Repeat exactly the lines running from the line that contains "butt_cap();" to the line that contains "import math"; include both ends and add nothing.

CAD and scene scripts
*-*-*

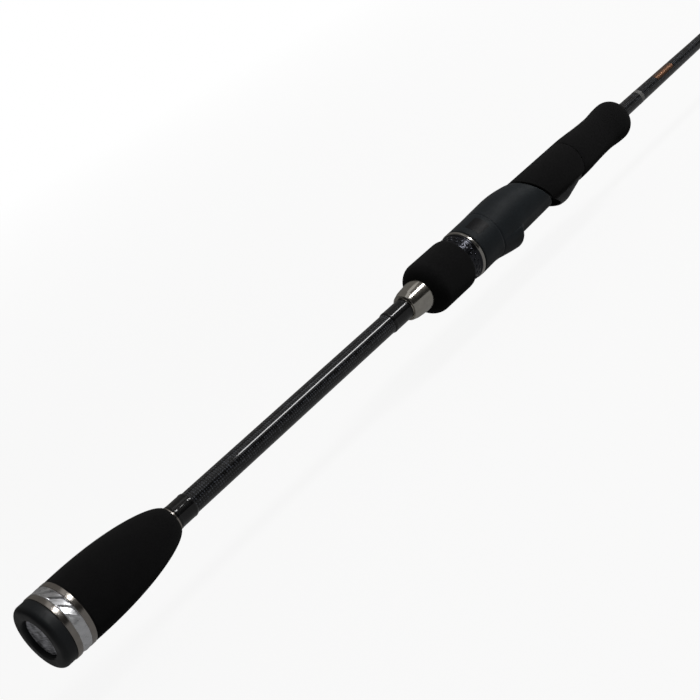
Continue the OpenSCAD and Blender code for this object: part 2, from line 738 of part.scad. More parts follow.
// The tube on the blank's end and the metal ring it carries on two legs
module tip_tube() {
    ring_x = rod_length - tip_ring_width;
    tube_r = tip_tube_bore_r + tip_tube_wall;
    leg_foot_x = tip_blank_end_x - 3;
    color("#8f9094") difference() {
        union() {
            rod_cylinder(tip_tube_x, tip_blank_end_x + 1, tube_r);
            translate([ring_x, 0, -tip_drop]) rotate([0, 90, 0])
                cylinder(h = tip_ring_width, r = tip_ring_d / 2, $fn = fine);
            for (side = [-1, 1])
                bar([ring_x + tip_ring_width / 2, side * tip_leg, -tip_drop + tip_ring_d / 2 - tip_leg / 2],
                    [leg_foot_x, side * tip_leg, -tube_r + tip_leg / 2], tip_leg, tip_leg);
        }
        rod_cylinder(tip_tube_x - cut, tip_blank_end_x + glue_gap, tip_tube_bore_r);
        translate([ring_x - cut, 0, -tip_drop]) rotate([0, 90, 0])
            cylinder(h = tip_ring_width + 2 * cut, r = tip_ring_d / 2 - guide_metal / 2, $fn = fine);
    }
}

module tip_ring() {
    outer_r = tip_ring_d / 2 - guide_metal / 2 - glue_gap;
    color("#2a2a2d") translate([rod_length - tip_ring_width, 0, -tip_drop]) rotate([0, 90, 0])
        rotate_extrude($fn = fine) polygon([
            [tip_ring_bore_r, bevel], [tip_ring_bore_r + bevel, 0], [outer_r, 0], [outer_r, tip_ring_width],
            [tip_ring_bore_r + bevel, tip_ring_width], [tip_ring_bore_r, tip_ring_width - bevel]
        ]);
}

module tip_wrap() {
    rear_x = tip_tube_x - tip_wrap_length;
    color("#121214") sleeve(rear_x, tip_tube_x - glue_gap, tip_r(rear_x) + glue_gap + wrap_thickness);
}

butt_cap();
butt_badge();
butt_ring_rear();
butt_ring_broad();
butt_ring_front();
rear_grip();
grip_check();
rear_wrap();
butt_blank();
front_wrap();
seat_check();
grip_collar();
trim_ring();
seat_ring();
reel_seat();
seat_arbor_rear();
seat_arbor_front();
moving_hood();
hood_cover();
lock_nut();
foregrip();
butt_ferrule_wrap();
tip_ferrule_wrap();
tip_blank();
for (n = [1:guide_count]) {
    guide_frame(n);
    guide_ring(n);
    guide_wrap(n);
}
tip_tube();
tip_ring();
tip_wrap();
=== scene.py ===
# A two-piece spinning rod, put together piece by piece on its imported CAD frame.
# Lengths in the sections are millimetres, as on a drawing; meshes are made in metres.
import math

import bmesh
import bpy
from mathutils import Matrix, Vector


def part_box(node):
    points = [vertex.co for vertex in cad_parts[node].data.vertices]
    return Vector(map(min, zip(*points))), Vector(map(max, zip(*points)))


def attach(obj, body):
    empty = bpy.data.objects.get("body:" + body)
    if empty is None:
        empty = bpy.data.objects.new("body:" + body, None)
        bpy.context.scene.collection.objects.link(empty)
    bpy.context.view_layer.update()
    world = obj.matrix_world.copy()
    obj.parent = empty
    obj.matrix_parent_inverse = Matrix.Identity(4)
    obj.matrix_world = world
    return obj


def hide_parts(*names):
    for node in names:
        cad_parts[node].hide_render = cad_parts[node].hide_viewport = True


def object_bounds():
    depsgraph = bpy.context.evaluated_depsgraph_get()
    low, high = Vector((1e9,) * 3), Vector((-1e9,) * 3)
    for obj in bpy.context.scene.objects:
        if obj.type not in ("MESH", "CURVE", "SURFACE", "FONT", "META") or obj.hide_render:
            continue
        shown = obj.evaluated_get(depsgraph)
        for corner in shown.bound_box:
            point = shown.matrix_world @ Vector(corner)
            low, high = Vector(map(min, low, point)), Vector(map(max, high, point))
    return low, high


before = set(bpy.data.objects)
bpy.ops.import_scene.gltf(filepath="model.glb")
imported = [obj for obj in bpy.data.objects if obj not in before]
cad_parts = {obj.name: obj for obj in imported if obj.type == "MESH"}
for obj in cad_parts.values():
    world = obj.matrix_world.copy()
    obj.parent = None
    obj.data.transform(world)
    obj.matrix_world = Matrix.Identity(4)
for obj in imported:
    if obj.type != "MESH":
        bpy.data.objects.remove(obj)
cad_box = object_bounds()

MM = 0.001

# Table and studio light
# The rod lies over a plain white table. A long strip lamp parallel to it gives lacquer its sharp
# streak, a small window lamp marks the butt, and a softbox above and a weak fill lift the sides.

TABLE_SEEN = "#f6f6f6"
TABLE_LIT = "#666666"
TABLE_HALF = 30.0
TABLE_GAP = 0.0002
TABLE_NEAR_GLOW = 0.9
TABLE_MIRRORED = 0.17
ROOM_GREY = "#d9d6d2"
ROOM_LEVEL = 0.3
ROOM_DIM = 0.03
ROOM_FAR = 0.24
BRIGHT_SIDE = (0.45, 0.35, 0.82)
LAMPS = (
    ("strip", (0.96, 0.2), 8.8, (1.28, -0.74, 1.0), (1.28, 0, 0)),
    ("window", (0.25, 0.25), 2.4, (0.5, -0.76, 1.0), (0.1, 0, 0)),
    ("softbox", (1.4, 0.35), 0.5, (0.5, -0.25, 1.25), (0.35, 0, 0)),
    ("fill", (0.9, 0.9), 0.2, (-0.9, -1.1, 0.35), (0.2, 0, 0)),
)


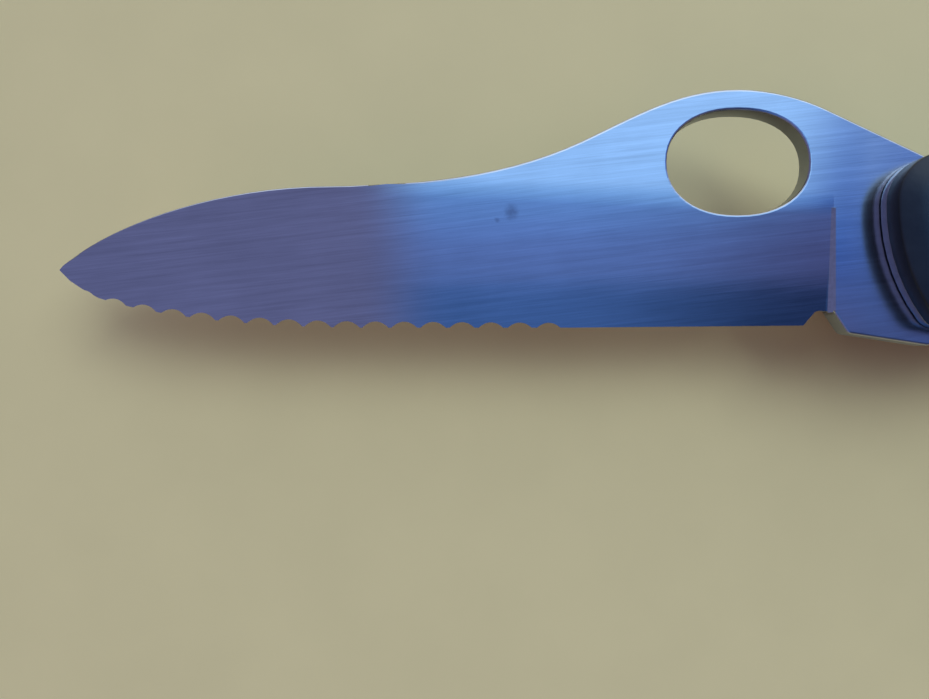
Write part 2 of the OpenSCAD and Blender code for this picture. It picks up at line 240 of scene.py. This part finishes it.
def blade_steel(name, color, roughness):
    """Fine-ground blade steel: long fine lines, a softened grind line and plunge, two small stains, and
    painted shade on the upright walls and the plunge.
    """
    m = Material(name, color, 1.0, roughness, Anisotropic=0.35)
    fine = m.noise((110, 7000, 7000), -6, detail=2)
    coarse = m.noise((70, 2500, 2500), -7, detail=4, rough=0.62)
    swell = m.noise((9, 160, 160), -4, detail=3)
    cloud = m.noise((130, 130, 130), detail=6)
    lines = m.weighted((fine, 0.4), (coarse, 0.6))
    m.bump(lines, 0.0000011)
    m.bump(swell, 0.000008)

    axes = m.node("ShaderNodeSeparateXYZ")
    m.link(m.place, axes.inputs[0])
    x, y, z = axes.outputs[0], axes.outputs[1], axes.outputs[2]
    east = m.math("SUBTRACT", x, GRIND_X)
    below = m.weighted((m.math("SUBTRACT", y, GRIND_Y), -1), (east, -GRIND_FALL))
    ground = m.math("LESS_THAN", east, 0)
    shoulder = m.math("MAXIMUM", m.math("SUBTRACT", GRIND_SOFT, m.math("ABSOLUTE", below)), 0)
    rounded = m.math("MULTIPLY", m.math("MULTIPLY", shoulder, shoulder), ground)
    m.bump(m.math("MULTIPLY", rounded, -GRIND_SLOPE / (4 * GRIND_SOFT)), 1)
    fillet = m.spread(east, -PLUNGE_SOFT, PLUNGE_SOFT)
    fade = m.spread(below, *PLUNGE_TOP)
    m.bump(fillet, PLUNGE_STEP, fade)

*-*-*

■ Result below ■
butt_cap();
butt_badge();
butt_ring_rear();
butt_ring_broad();
butt_ring_front();
rear_grip();
grip_check();
rear_wrap();
butt_blank();
front_wrap();
seat_check();
grip_collar();
trim_ring();
seat_ring();
reel_seat();
seat_arbor_rear();
seat_arbor_front();
moving_hood();
hood_cover();
lock_nut();
foregrip();
butt_ferrule_wrap();
tip_ferrule_wrap();
tip_blank();
for (n = [1:guide_count]) {
    guide_frame(n);
    guide_ring(n);
    guide_wrap(n);
}
tip_tube();
tip_ring();
tip_wrap();
=== scene.py ===
# A two-piece spinning rod, put together piece by piece on its imported CAD frame.
# Lengths in the sections are millimetres, as on a drawing; meshes are made in metres.
import math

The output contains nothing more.